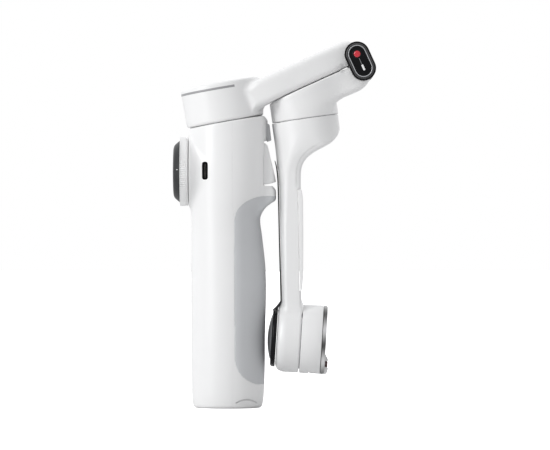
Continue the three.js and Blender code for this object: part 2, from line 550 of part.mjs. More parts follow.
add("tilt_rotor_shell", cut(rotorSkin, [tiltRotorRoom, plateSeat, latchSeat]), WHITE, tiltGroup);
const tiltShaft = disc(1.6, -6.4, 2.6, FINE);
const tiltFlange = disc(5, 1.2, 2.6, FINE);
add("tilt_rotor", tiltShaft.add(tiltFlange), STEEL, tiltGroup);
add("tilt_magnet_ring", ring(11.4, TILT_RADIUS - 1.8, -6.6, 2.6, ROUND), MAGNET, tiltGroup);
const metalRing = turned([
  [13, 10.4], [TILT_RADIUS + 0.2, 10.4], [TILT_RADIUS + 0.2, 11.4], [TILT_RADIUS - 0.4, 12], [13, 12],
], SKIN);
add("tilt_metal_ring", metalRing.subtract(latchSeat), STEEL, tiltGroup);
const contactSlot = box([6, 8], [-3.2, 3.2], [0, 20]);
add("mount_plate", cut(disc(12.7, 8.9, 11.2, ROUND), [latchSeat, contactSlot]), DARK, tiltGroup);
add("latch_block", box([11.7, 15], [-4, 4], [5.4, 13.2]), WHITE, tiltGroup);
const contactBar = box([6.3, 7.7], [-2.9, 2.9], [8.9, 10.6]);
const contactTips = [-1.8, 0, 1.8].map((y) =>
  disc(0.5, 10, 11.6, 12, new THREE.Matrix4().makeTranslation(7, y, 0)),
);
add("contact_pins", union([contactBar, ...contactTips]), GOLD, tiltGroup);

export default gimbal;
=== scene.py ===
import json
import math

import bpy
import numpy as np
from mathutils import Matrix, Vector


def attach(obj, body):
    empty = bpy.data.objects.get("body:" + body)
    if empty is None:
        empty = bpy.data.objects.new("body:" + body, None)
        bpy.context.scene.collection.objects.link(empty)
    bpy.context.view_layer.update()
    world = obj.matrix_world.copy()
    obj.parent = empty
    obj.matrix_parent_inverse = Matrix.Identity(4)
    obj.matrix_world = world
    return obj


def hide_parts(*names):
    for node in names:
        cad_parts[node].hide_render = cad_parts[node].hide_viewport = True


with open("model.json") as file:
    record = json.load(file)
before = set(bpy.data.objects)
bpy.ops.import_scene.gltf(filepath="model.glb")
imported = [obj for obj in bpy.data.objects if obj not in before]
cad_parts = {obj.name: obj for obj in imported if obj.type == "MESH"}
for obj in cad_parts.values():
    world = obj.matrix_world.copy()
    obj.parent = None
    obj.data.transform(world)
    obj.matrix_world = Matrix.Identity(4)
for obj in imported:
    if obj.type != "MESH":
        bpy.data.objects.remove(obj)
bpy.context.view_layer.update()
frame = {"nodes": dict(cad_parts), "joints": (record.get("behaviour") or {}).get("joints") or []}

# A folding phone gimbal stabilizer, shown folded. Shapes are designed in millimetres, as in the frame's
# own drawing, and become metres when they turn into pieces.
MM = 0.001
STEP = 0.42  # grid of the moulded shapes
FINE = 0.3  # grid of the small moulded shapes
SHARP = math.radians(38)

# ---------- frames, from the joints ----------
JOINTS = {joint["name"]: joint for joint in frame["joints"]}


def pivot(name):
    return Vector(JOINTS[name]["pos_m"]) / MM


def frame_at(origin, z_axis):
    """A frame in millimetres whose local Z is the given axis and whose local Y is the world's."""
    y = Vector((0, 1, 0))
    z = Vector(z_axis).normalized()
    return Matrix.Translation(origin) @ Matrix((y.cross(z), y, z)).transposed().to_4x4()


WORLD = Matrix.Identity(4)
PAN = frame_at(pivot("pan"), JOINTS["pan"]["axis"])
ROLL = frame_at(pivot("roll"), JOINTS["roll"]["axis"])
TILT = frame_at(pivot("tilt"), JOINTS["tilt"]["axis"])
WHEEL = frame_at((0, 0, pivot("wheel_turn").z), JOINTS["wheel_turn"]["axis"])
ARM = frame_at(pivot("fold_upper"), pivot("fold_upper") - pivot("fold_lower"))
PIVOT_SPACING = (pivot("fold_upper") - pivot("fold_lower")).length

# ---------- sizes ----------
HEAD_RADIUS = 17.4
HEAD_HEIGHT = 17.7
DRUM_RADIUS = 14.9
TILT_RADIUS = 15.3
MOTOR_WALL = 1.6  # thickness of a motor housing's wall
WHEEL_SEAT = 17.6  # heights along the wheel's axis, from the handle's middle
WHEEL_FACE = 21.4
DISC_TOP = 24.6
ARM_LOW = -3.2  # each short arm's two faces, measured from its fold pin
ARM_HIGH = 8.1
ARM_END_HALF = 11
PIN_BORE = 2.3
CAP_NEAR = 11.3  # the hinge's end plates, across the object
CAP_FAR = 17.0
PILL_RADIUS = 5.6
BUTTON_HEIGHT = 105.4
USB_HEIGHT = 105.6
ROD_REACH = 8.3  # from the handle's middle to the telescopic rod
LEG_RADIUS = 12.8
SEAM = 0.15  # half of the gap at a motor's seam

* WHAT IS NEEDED
Each line from the one holding "metalRing.subtract(latchSeat), STEEL, tiltGroup);" to the one holding "bpy.data.objects.remove(obj)", those two included, is to be transcribed exactly, and no other line.

* THE RESPONSE
add("tilt_metal_ring", metalRing.subtract(latchSeat), STEEL, tiltGroup);
const contactSlot = box([6, 8], [-3.2, 3.2], [0, 20]);
add("mount_plate", cut(disc(12.7, 8.9, 11.2, ROUND), [latchSeat, contactSlot]), DARK, tiltGroup);
add("latch_block", box([11.7, 15], [-4, 4], [5.4, 13.2]), WHITE, tiltGroup);
const contactBar = box([6.3, 7.7], [-2.9, 2.9], [8.9, 10.6]);
const contactTips = [-1.8, 0, 1.8].map((y) =>
  disc(0.5, 10, 11.6, 12, new THREE.Matrix4().makeTranslation(7, y, 0)),
);
add("contact_pins", union([contactBar, ...contactTips]), GOLD, tiltGroup);

export default gimbal;
=== scene.py ===
import json
import math

import bpy
import numpy as np
from mathutils import Matrix, Vector


def attach(obj, body):
    empty = bpy.data.objects.get("body:" + body)
    if empty is None:
        empty = bpy.data.objects.new("body:" + body, None)
        bpy.context.scene.collection.objects.link(empty)
    bpy.context.view_layer.update()
    world = obj.matrix_world.copy()
    obj.parent = empty
    obj.matrix_parent_inverse = Matrix.Identity(4)
    obj.matrix_world = world
    return obj


def hide_parts(*names):
    for node in names:
        cad_parts[node].hide_render = cad_parts[node].hide_viewport = True


with open("model.json") as file:
    record = json.load(file)
before = set(bpy.data.objects)
bpy.ops.import_scene.gltf(filepath="model.glb")
imported = [obj for obj in bpy.data.objects if obj not in before]
cad_parts = {obj.name: obj for obj in imported if obj.type == "MESH"}
for obj in cad_parts.values():
    world = obj.matrix_world.copy()
    obj.parent = None
    obj.data.transform(world)
    obj.matrix_world = Matrix.Identity(4)
for obj in imported:
    if obj.type != "MESH":
        bpy.data.objects.remove(obj)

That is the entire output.